Это — несомненно организованная (в государственные институты) группа лиц, не так ли? В неё входят: все судебные составы, рассматривавшие дело, все следователи, которые вели производство по этому делу, все представители надзора и обвинения, которые имели касательство к этому делу, все исполнители приговора.

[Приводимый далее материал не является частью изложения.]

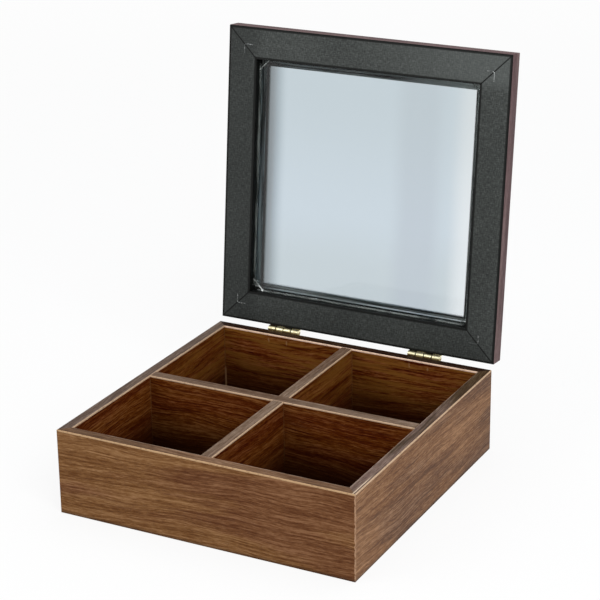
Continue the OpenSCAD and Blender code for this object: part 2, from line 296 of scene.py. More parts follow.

Под вопросом остаются только роли технических участников — скажем, секретарей судебного заседания.

Каждый из этой группы лиц не мог не знать или должен был знать, что достаточных оснований для причинения смерти лицу нет и быть не может.

Объективная сторона в данном случае — само исполнение приговора.
Объект тут вполне ясен.
Субъекты — перечислены выше.

Остаётся только разобраться с субъективной стороной каждого из соучастников.

Но последнее — вопрос уже следственных действий, причём вот тут уже с самой по себе виной всё будет предельно ясно, так как известно что расстреляли «не того» и остаётся только определить степень вины, роль каждого в этой организованной преступной группе и вменяемость каждого.

Может быть кто-то хочет начать применять соответствующие нормы ответственности за убийство при отягчающих вину обстоятельствах в отношении указанных категорий лиц? Нет? А почему? Вот что-то мне подсказывает, что если только при любом приговоре, правильность которого окажется опровергнутой, и который ставит под угрозу жизнь другого человека, дело дойдёт до обвинения в убийстве (хоть бы и через покушение) при отягчающих вину обстоятельствах всех членов вышеозначенной организованной группы, смертные приговоры, даже при наличии таковых в законе, выноситься не будут вообще.

И да, я — против двойных стандартов — закон есть закон и он должен действовать один на всех и в равной мере. Лично я не хотел бы оказаться в этой группе лиц. А Вы?

Вот ровно поэтому я против смертной казни.